Quiero ser santo, pero no como si al serlo recibiera un premio merecido por mis esfuerzos, un pago equivalente en justicia al esfuerzo realizado. No es esa la santidad que sueño. No, deseo una santidad que me haga amar más, una santidad que sea una obra de arte de Dios en mí.
Una santidad que me permita tocar más el amor de Dios, abismarme en la hondura de su alma. Ser cauce que lleve las aguas de su misericordia, reflejo pálido de la luz de su amor.
Me atrae la idea de saberme amado profundamente por Dios siempre y querer amarlo siempre a Él con todo mi corazón.
Decía la misionera Victoria Braquehais: “Todos necesitamos saber que somos amados. Eso es lo que nos hace felices. Amados de forma personal”. Es verdad. Necesito saberme amado en mi pequeñez. Es la verdadera santidad, lo sé, lo entiendo.
Amar y ser amado. Es lo que de verdad me hará feliz y lograré que otros sean felices. Porque esa es la pregunta. ¿Qué necesita el que está cerca de mí para ser más feliz? ¿Qué tengo que cambiar yo para que los que me rodean sean más felices?
La santidad entonces deja de ser un camino de autosantificación, para convertirse en una vida de servicio, de entrega. Amar y ser amados. Parece tan sencillo y me encuentro tan lejos.
En el fondo de mi ser lucho como un esclavo por hacerlo todo bien, por cumplir expectativas, por responder a lo que la vida parece pedirme. Me doy cuenta de que ese no es el camino. Una perfección que no logro. Un cumplimiento que no siempre me resulta.
Quisiera aprender a tratar a todos con misericordia. En eso consiste la verdadera santidad. En amar bien a cada uno, sin distinciones, en todo momento, en toda circunstancia. Y no consiste en poner el acento en mi propio yo, en mi esfuerzo, en mi lucha diaria.
A veces el nombre “santidad de la vida diaria” me evoca esa lucha denodada por tocar la cumbre más alta cada día. Y puede ser entonces que me olvide de lo más importante: la santidad que Dios me pide no consiste en ser perfecto. La santidad es otra cosa.
Más bien la santidad es tocar mi pequeñez con alegría. Conmoverme al verme débil y alegrarme de ese amor de Dios que me sostiene. Y entonces darle a Dios mi sí, frágil, débil, pronunciado de rodillas.
Mi sí a mi pequeñez, cuando no puedo y caigo, cuando no avanzo y no logro lo que sueño. Decirle a Dios que sí, que le quiero hoy, aquí y ahora, en las circunstancias que me tocan vivir hoy, en el presente. Ese sí que le repito a Jesús a cada paso.
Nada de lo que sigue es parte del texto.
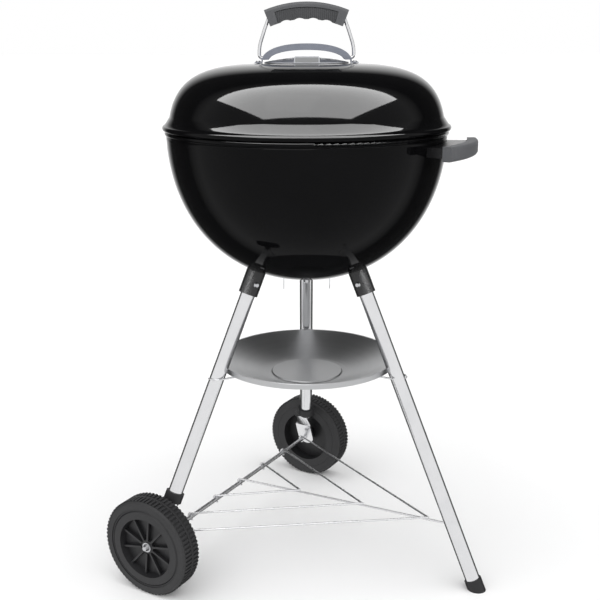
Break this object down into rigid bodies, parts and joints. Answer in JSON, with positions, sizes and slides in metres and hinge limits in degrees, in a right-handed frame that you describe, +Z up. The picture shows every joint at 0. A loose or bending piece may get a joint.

Le digo que le quiero, que le sigo, que le necesito. Le digo que no puedo caminar sin su fuerza porque mi santidad no se construye a base de golpes de pecho.
Se construye cuando me dejo hacer. Cuando camino tratando de dar más, de amar más. Intentando sembrar esperanza. Preocupado más de los demás que de mí mismo. Sabiendo que Dios me hace nuevo cuando yo me dejo hacer. Y construye conmigo cuando me dejo utilizar por Él.